Frequently asked questions

How do you determine the best seating layout for an event?

Start by mapping your event’s goals and format to a seating style that fits your venue’s geometry and attendee needs. As Cvent recommends, aligning room geometry with your event goal, whether that’s stage visibility, networking, or collaboration, is the most reliable starting point.

Plan for 5–10% more seats than your confirmed guest count to handle last-minute additions without scrambling. SeatPlan’s guidance on avoiding theoretical maximums applies equally to weddings and large corporate events.

How do I ensure my seating plan is accessible?

Design ADA-compliant routes, maintain adequate aisle widths (typically 44 inches for primary aisles), and integrate accessible seating throughout the floor plan rather than clustering it in one corner. Ticket Fairy’s planning framework covers sightline and accessibility compliance in detail for festival-style setups.

What’s the difference between assigned, open, and hybrid seating?

Assigned seating provides structure and avoids confusion at formal events, open seating offers flexibility for casual gatherings, and a hybrid combines both for large or mixed-format events where some guests need guaranteed spots.

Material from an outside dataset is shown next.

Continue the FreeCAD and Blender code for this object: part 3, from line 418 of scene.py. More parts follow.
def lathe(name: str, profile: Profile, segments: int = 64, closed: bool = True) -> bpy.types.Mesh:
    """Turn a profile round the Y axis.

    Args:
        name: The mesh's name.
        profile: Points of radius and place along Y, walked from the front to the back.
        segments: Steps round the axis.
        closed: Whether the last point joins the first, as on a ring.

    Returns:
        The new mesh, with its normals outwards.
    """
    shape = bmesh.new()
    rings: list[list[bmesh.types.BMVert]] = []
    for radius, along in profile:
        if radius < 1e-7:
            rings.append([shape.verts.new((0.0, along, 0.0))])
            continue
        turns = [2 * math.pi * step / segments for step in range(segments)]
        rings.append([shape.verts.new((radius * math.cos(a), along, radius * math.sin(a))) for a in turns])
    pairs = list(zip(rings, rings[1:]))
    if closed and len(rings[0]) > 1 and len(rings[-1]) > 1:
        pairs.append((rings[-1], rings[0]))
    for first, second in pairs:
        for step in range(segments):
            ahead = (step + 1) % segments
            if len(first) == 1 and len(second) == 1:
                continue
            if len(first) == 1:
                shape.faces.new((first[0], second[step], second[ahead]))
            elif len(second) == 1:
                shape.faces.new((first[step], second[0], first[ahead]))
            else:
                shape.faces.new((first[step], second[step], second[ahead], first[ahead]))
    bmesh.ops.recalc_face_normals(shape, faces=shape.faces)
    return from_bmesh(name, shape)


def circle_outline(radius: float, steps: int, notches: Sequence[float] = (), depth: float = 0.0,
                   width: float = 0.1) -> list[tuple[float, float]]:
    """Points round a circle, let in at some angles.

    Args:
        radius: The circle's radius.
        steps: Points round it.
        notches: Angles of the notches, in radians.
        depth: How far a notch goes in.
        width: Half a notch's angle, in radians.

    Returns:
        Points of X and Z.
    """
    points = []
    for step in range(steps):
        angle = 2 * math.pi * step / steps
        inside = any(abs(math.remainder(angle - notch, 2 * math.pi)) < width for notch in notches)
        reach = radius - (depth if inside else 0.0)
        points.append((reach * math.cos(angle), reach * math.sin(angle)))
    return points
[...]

Amy Abbott Events breaks down how each approach interacts with service flow and guest count.

What extra steps are needed when planning outdoor event seating?

Visit the site in person, evaluate ground stability and drainage, plan accessible paths across uneven terrain, and build in a weather contingency before finalizing any layout. VFairs’ festival planning guide is a solid resource for working through the full infrastructure checklist for outdoor events.